幕府は街道の要衝として木曽川沿いの急峻な崖に関所を設け、“入り鉄砲”“出女”を厳しく監視しました。
「福島関所」では女性の一人旅や連れ添いを念入りに検め、手形証文の照合も二重三重の策を施し、無事通行するには2時間を要したそうです。
「関所資料館」は往時の雰囲気をそのまま留め、保管されている手形や文書を目にしていると、長蛇の列をなす旅人のざわめきが聴こえてくるようです。足止めを食った人々のために、かつて福島宿には1000戸もの宿が軒を連ねたとか。

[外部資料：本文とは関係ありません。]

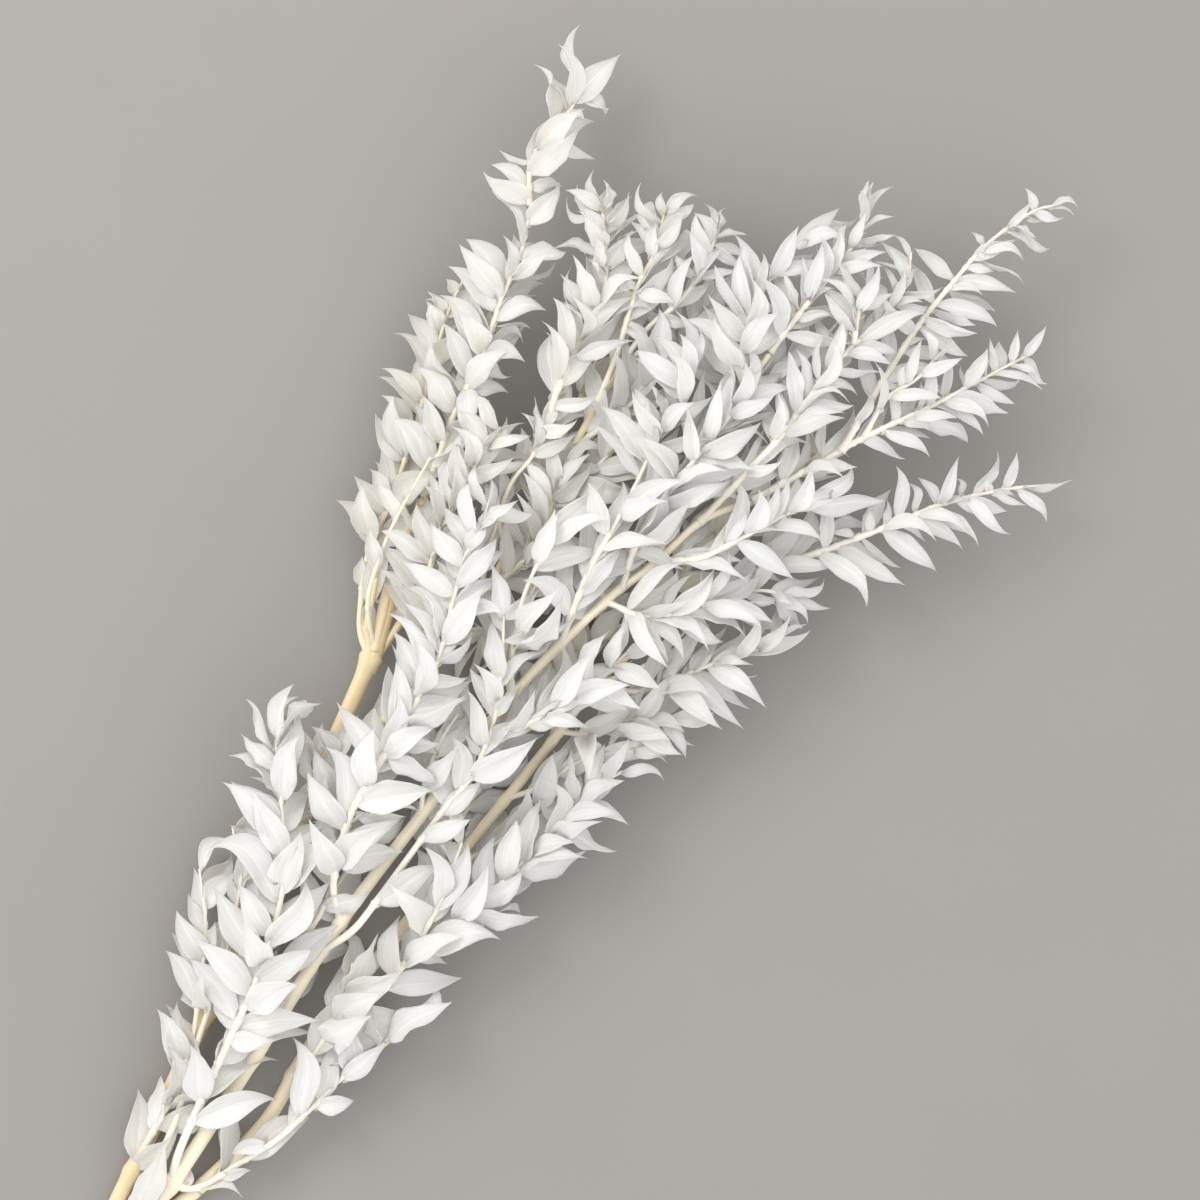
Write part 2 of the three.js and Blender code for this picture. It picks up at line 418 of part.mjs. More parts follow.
// The way from a spot to its leaf's tip: to the listed tip, rising a little, or splayed
// forward to the spot's side of the twig.
function reachOf(twig, line, spot, looser, vary) {
  const { at, along } = placeAt(line, spot.distance);
  if (spot.tip) {
    const reach = new THREE.Vector3(spot.tip[0] - at.x, spot.tip[1] - at.y, 0);
    reach.z = reach.length() * (SEAT.rise + vary(SEAT.riseSpread * looser));
    reach.z = Math.max(reach.z, SEAT.lowest - at.z);
    return { at, along, reach };
  }
  const { left, up } = frameOf(along);
  const turn = spot.rank * (SEAT.turn + vary(SEAT.turnSpread * looser));
  const splay = SEAT.splay + vary(SEAT.splaySpread * looser);
  const outward = up.multiplyScalar(Math.cos(turn)).addScaledVector(left, Math.sin(turn));
  const share = spot.distance / line.total;
  const long = twig.leaf * (1 - SEAT.shorter * share ** 2) * (1 + vary(SEAT.lengthSpread));
  const reach = along.clone().multiplyScalar(long * Math.cos(splay))
    .addScaledVector(outward, long * Math.sin(splay));
  return { at, along, reach };
}

// The leaf at a spot, its face turned mostly to the light. A later attempt is turned, splayed
// or raised further at random.
function leafOn({ twig, line, spots }, order, attempt) {
  const draw = draws(twig.seed * 4096 + order * 32 + attempt);
  const vary = (spread) => spread * (2 * draw() - 1);
  const looser = 1 + SEAT.looser * attempt;
  const { at, along, reach } = reachOf(twig, line, spots[order], looser, vary);
  const long = reach.length();
  const ahead = reach.clone().normalize();
  const outward = ahead.clone().addScaledVector(along, -ahead.dot(along)).normalize();
  const face = new THREE.Vector3(vary(SEAT.faceSpread), vary(SEAT.faceSpread), SEAT.faceUp)
    .addScaledVector(outward, SEAT.faceOut);
  face.addScaledVector(ahead, -face.dot(ahead)).normalize();
  const roll = vary(SEAT.rollSpread * looser)
    + THREE.MathUtils.degToRad(spots[order].roll ?? 0) * (draw() < 0.5 ? -1 : 1);
  const normal = face.clone().multiplyScalar(Math.cos(roll))
    .addScaledVector(face.cross(ahead), Math.sin(roll));
  const across = normal.clone().cross(ahead);
  return {
    at, ahead, normal, across, long,
    half: 0.5 * twig.broad * Math.sqrt(long * twig.leaf) * (1 + vary(SEAT.breadthSpread)),
    fold: SEAT.fold[0] + SEAT.fold[1] * draw() ** 2,
    arch: SEAT.arch[0] + SEAT.arch[1] * draw(),
    curl: SEAT.curl[0] + SEAT.curl[1] * draw(),
    hook: -Math.sign(across.dot(along)) * (SEAT.hook + vary(SEAT.hookSpread)),
  };
}

// A point of the leaf's upper side: share of its length, and -1 to 1 across it. The leaf bows
// away from the straight line between its root and its tip.
function leafPoint(leaf, share, side, half) {
  const bow = share ** 3 - share;
  const bend = leaf.arch * 4 * share * (1 - share) + leaf.curl * bow;
  return leaf.at.clone()
    .addScaledVector(leaf.ahead, leaf.long * share)
    .addScaledVector(leaf.normal, leaf.long * bend + half * leaf.fold)
    .addScaledVector(leaf.across, half * side + leaf.long * leaf.hook * bow);
}

// A leaf's solid: it grows from an upright edge inside the twig, has two rims and a keel
// under the rib, and is drawn to a point. What would pass below the floor lies along it.
function blade(leaf, grow = 0) {
  const rimsAt = (share, half) => [1, -1].map((side) => {
    const rim = leafPoint(leaf, share, side, half + grow).addScaledVector(leaf.normal, grow);
    rim.z = Math.max(rim.z, BLADE.thick);
    return rim;
  });
  const widest = rimsAt(BLADE.widest, leaf.half);
  const keel = leafPoint(leaf, BLADE.widest, 0, 0)
    .addScaledVector(leaf.normal, leaf.half * leaf.fold - BLADE.thick - grow);
  keel.z = Math.max(keel.z, 0);
  const tip = leafPoint(leaf, 1 + grow / leaf.long, 0, 0);
  tip.z = Math.max(tip.z, 0);
  const root = [1, -1].map((side) => leaf.at.clone()
    .addScaledVector(leaf.normal, side * (BLADE.rootHalf + grow)));
  const points = [...root, ...widest, keel, ...rimsAt(BLADE.narrowing, leaf.half * BLADE.narrow), tip];
  return solid(points.flatMap((point) => point.toArray()), BLADE_FACES.flat());
}

const known = (made, node) => ({ solid: made, box: made.boundingBox(), node });

function meets({ solid: one, box }, others) {
  return others.some((other) => {
    const apart = [0, 1, 2].some(
      (i) => box.min[i] > other.box.max[i] || box.max[i] < other.box.min[i]);
    return !apart && !one.intersect(other.solid).isEmpty();
  });
}

const largest = (made) => made.decompose().sort((a, b) => b.volume() - a.volume())[0];

// The wood: every cane, a swollen knuckle at each fork, and the foot's flat underside.
function woodOf(grow = 0) {
  const canes = CANES.map(({ route, from, to }) =>
    tube(smooth(route), from, to, CANE_SIDES, grow));
  const knuckles = FORKS.map(({ at, radius }) =>
    solidOf(new THREE.SphereGeometry(radius * KNUCKLE + grow, 6, 4).translate(...at)));
  const under = solidOf(new THREE.BoxGeometry(2000, 2000, 100).translate(0, 0, -50));
  return wasm.Manifold.union([...canes, ...knuckles]).subtract(under);
}

// A twig's own stem, cut back to stand just clear of the wood.
function stemOf(twig, aroundWood) {
  const route = smooth(twig.route);
  const base = TWIG_BASE + TWIG_GAIN * measured(route).total;
  const whole = tube(route, base, TWIG_TIP, TWIG_SIDES);
  return known(largest(whole.subtract(aroundWood)), twig.node);
}

// The leaf of this order in the first place that is free, or nothing where none is.
function firstFree(plan, order, taken) {
  const { node } = plan.twig;
  const inTheWay = taken.filter((other) => other.node !== node || other.leafy);
  for (let attempt = 0; attempt < ATTEMPTS; attempt++) {
    const leaf = leafOn(plan, order, attempt);
    if (leaf.long < SHORTEST) return [];
    if (!meets(known(blade(leaf, CLEARANCE), node), inTheWay))
      return [{ ...known(blade(leaf), node), leafy: true }];
  }
  return [];
}

// Every leaf, one order at a time over all twigs, so that each twig gets its share of room.
function leavesOf(stems, aroundWood) {
  const plans = TWIGS.map((twig) => {
    const line = measured(smooth(twig.route));
    return { twig, line, spots: spotsOf(twig, line) };
  });
  const most = Math.max(...plans.map((plan) => plan.spots.length));
  const leaves = [];
  for (let order = 0; order < most; order++)
    for (const plan of plans.filter(({ spots }) => order < spots.length))
      leaves.push(...firstFree(plan, order, [known(aroundWood), ...stems, ...leaves]));
  return leaves;
}

function meshOf(made, name, material) {
  const { vertProperties, triVerts } = made.getMesh();
  const geometry = new THREE.BufferGeometry();
  geometry.setAttribute('position', new THREE.BufferAttribute(vertProperties, 3));
  geometry.setIndex(new THREE.BufferAttribute(triVerts, 1));
  geometry.computeVertexNormals();
  const mesh = new THREE.Mesh(geometry, material);
  mesh.name = name;
  return mesh;
}

const cream = new THREE.MeshStandardMaterial({ color: 0xe1cda5, roughness: 0.55, metalness: 0 });
const white = new THREE.MeshStandardMaterial({ color: 0xe6e3dc, roughness: 0.5, metalness: 0 });

TWIGS.forEach((twig, index) => {
  twig.seed = index + 1;
});
const aroundWood = woodOf(GAP);
const stems = TWIGS.map((twig) => stemOf(twig, aroundWood));
const leaves = leavesOf(stems, aroundWood);

// One mesh for the wood and one for each twig, moved so that the origin is under the middle.
const part = new THREE.Group();
part.position.sub(MIDDLE);
part.add(meshOf(woodOf(), 'stem', cream));
for (const node of new Set(TWIGS.map((twig) => twig.node))) {
  const pieces = [...stems, ...leaves].filter((piece) => piece.node === node);
  const twig = largest(wasm.Manifold.union(pieces.map((piece) => piece.solid)));
  part.add(meshOf(twig, `twig_${node}`, white));
}

export default part;
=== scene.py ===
"""A dried, bleached ruscus stem, lying on a pale floor.

One woody stem forks low into long canes, and leafy white twigs grow on the canes. The tables
hold lengths in millimetres, in the routes' own frame, which placed() turns into the model's.
"""
import math
from collections import namedtuple

import bpy
import numpy as np
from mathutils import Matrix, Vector
from mathutils.bvhtree import BVHTree
from mathutils.kdtree import KDTree


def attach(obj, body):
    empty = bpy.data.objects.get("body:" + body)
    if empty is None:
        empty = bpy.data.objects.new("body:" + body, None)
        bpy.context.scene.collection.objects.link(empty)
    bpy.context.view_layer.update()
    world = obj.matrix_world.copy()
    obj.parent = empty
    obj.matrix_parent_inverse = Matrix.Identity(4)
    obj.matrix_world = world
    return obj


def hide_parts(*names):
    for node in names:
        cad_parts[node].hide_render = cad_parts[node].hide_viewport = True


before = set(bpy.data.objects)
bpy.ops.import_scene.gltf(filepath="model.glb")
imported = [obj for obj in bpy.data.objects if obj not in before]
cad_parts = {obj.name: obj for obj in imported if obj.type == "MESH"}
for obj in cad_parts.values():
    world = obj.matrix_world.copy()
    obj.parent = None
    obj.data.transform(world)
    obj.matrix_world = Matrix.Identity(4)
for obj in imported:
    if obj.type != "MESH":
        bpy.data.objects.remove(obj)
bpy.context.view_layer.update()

MM = 0.001
MIDDLE = np.array([286.6, 17.8, 0])  # of the whole stem, in the routes' frame

# The wood. A swelling is given by its height against the radius, and by its half length.
FOOT_Z = 4  # the foot's axis
CANE_SIDES, CANE_SPACING = 20, 1.5
FORK_KNUCKLE, CUP_KNUCKLE, TWIG_KNUCKLE = (0.34, 5.0), (0.38, 9.0), (0.2, 3.0)
CANE_FLARE, LIMB_FLARE = (0.3, 5), (0.5, 14)
CUP_BROADER, CUP_LENGTH = 0.22, 8  # the upper fork's cup is broader than it is deep
NOWHERE = -100  # a distance off every cane, for the canes that have no cup
NEAR_JOINT = 2.5  # a joint is a cane's own within so many times its radius
RING_STEP, RING_RISE, RING_LENGTH = 47, 0.05, 1.3  # a cane's faint rings

# The leafy twigs' stalks and the small dry scales on them.
TWIG_BASE = 1.2  # radius at a short twig's foot
TWIG_GAIN = 0.004  # and what each millimetre of its length adds
TWIG_TIP = 0.7
TWIG_SIDES, TWIG_SPACING = 7, 1.6
TWIG_FLARE, LEAF_KNUCKLE = (0.45, 4), (0.3, 1.3)
SCALE_LONG, SCALE_HALF, SCALE_TONE = 4.5, 0.9, 0.25

# A leaf's blade. A pair is the least and the most of an even draw, or, where it is marked so,
# the spread of a leaf of full size and what the smallest add to it.
LOW, HIGH = (180, 1.18), (300, 0.97)  # x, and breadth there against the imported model's
UPPER = (96, 1.12)  # y, and the least breadth from there on
SMALL, LARGE = 20, 38  # leaf lengths
SMALLER = 0.2  # what the smallest lose in breadth
SLIM = (0.8, 1.08)  # breadth against the rule's
FOOT_ROUND, TIP_POINT = (0.78, 0.98), (1.1, 1.65)  # how full the outline is at either end
LEAST_HALF = 0.34  # the least half breadth at the foot; it narrows to none at the tip
SNAKE_UP, SNAKE_ASIDE = (0.06, 0.05), (0.05, 0.03)  # spreads
HOOK_UP, HOOK_ASIDE = (0.06, 0.05), (0.06, 0.03)  # spreads
TURNED, TWISTED, TIP_TWISTED = (0.14, 0.26), (0.4, 0.4), (0.3, 0.3)  # spreads, in radians
MORE_FOLD, CRISP_FOLD, FOLD_SHAPE = 0.45, 0.4, (1.1, 2.0)
WAVES, RIPPLE = (1, 2.8), (0.08, 0.36)
VEIN = 0.11  # height of a vein
RIB = 0.12  # depth of the groove over the rib
VEINED_HALF = 3  # half breadth from which the veins have their full height
BLADE_THICK, TIP_THINNER = 0.3, 0.6
RIB_THICK, RIB_HALF = 0.4, 0.1
FLOOR_ROOM = 0.15  # between the lowest blades and the floor

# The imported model's rule for its leaves.
TWIG_SEEDS, SPOT_SEEDS = 4096, 32  # seeds that a twig has, and a leaf
SAME_PLACE = 0.1  # how near the same leaf's tips are in both models
LEAF_STEP = 11.2  # twig length for each leaf, where none has a place of its own
LEAF_ROOM = 20  # and how near to one that has the next may stand
ATTEMPTS = 30  # places tried for a leaf
TURN, TURN_SPREAD = 1.25, 0.75  # radians round the twig, from straight up
SPLAY, SPLAY_SPREAD = 0.72, 0.26  # radians away from the twig's own direction
LOOSER = 0.12  # what each later attempt adds to the spreads
RISE, RISE_SPREAD = 0.05, 0.2  # of a listed leaf, against its reach seen from above
LOWEST = 1  # height of the lowest such tip
TIP_INSET = 1.2
FACE_UP, FACE_OUT, FACE_SPREAD = 0.9, 0.25, 0.5
ROLL_SPREAD = 0.4
SHORTER = 0.42  # what the leaves lose in length by the twig's end
LENGTH_SPREAD, BREADTH_SPREAD = 0.14, 0.12
FOLD, ARCH, CURL = (0.12, 0.5), (0.02, 0.06), (-0.2, 0.3)
HOOK, HOOK_SPREAD = 0.14, 0.16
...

この“代官”と“関所番”を徳川幕府から任ぜられたのが、木曾家の旧臣・山村氏でした。
関ヶ原合戦で家康に忠義した山村良候(やまむらよしとき)は木曽地方の支配を命じられ、以後幕末まで260年、代々その重責を与かりました。一部だけ残っているものの、広大な「山村代官屋敷跡」からは、直参旗本級の身分をうかがい知ることができます。
関所跡から、落葉滑る川を眼下に歩けば、ほどなく「高瀬家」にたどり着きます。
この高瀬家は、島崎藤村の小説「家」の舞台となった名家。藤村の慕う姉・園(その)が高瀬家の14代目・薫(かおる)に嫁いだことから、数々の小説のモティーフになっています。

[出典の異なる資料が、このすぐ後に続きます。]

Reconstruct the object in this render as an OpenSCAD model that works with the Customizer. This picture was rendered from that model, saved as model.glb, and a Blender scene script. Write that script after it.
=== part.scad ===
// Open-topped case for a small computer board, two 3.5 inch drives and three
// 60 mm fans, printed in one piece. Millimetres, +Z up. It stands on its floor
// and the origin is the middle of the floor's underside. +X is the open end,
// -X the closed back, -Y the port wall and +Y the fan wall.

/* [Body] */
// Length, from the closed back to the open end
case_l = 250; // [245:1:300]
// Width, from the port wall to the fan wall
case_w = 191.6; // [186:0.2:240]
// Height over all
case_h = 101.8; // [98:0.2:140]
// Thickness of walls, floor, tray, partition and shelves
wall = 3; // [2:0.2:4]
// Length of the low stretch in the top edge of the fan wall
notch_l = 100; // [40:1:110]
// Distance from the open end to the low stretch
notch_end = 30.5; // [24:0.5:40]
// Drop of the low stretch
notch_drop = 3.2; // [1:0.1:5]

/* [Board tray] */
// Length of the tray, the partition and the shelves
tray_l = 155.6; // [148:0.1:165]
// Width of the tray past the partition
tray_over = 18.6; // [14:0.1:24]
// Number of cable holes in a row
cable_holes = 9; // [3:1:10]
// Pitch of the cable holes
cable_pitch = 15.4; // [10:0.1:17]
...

敷地内に建つ資料館には、高瀬家の歴代当主が代官・山村氏の臣下であった頃の文献や薬種屋としての足跡、そして藤村直筆の手紙(差出人は、本名・島崎寿樹)や高瀬家の人たちと撮った写真などが展示されています。
この資料館は高瀬家の母屋でしたが、残念ながら昭和2年(1927)の“木曽福島の大火”によって、古い町並みとともに焼失しました。
界隈の桧皮葺の棟々は、木曽駒の高嶺下ろしに煽られ、紅蓮の炎に舐めつくされたと伝わっています。
今となっては、藤村の作品だけがノスタルジックな町の面影を偲ばせてくれます。
旅人にとって木曽福島は“面倒な関所の町”でしたが、半面、心待ちにしている楽しみもありました。
ひとつは、今も瑞々しい姿を見せる“権現滝(ごんげんだき)”。この滝の歴史は古く、木曾義仲が平家追討の兵を挙げた際に、祈祷・水行したと伝わっています。
四季折々に移ろう鮮やかな水辺のシーンは、悠久の時代を経ても旅人の心を魅了してやみません。
木曽11宿をつなぎながらの中山道……、長い旅には七回笑うくらいの“うまい酒”が必要だったのかも知れません。
取材班も遥かな時をさかのぼりつつ、酒蔵の似合う町・木曽福島に宿り、銘酒「七笑」をかたむけることにしましょう。